The five essential elements – consensus, capacity, formalities, legality, and possibility – ensure that only genuine, lawful agreements create enforceable obligations. Formation rules requiring clear offer and acceptance protect parties' autonomy while preventing disputes. Interpretation principles balance textual language with commercial context to discern parties' intentions. Remedies for breach – specific performance, cancellation, and damages – provide flexible tools for vindicating contractual rights.
Special contracts like sale, lease, suretyship, and partnership have developed refined rules addressing their unique characteristics.
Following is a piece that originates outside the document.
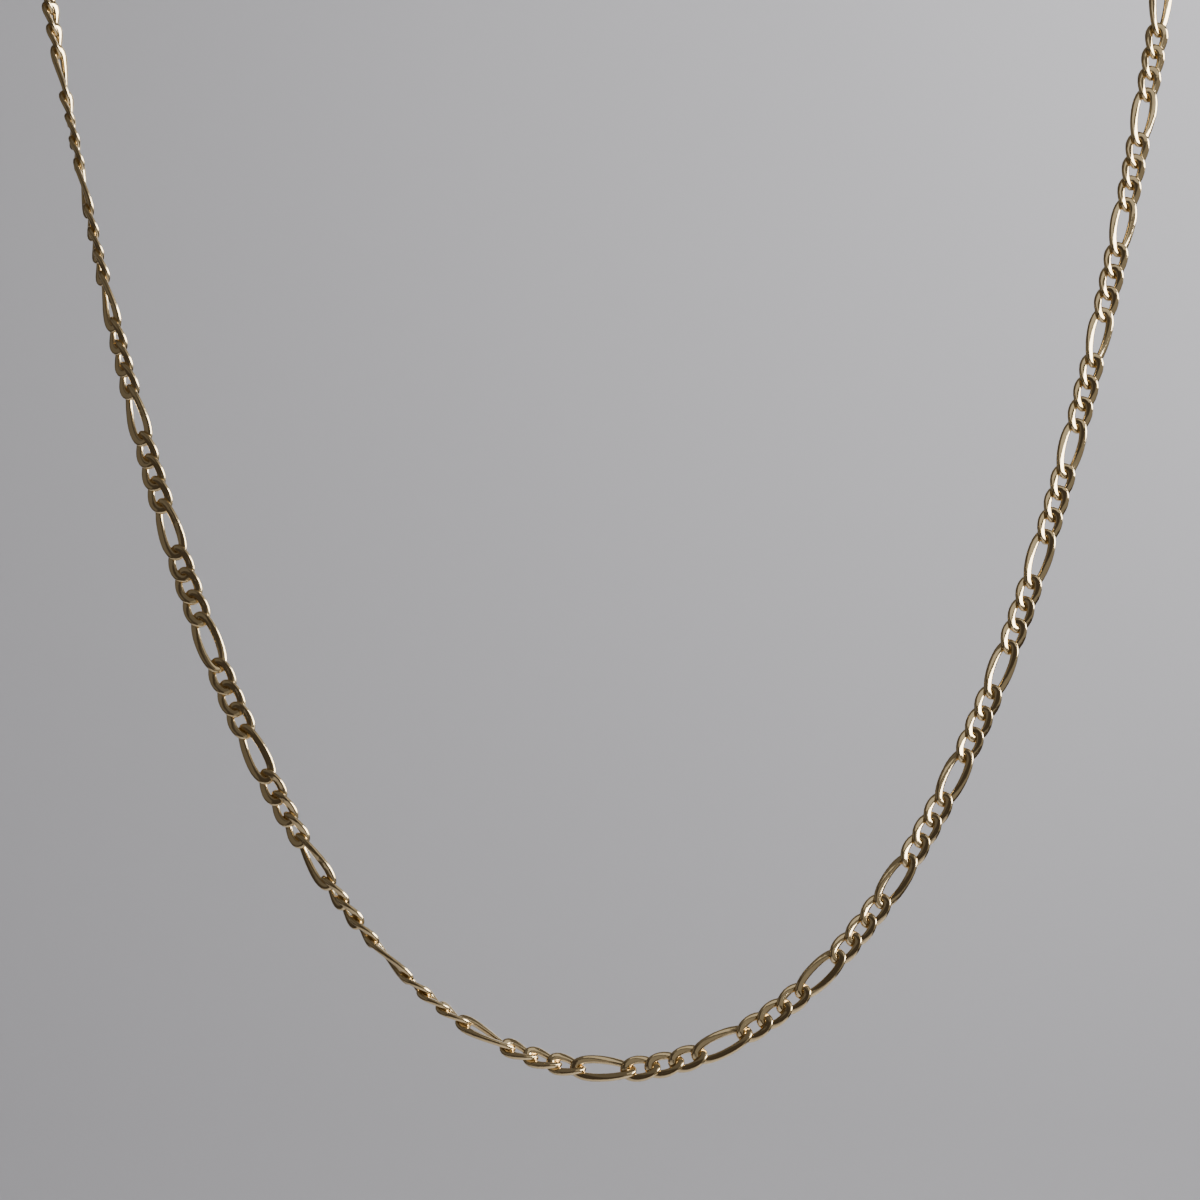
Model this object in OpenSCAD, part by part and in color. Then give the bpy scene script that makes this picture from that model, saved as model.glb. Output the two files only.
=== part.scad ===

Modern legislation (the Consumer Protection Act and National Credit Act) supplements common law principles to protect vulnerable parties. Constitutional values ensure that contracts respect fundamental rights while preserving freedom of contract.
For law students and practitioners, understanding these principles is essential. Contract law touches nearly every legal practice area – from commercial transactions to family law, from property transfers to employment relationships. Mastery of contract principles empowers lawyers to draft clear agreements, advise clients effectively, and resolve disputes efficiently.
As South African society continues evolving, contract law adapts, balancing time-tested principles with contemporary values. The next generation of lawyers must understand both the historical foundations and modern developments to navigate this dynamic field effectively. Whether negotiating complex commercial transactions or advising individual clients, the principles explored in this guide provide the essential framework for success in contract law practice.
This article provides a comprehensive overview of South African contract law for educational purposes. It is not intended as legal advice, and readers should consult qualified legal practitioners for specific matters.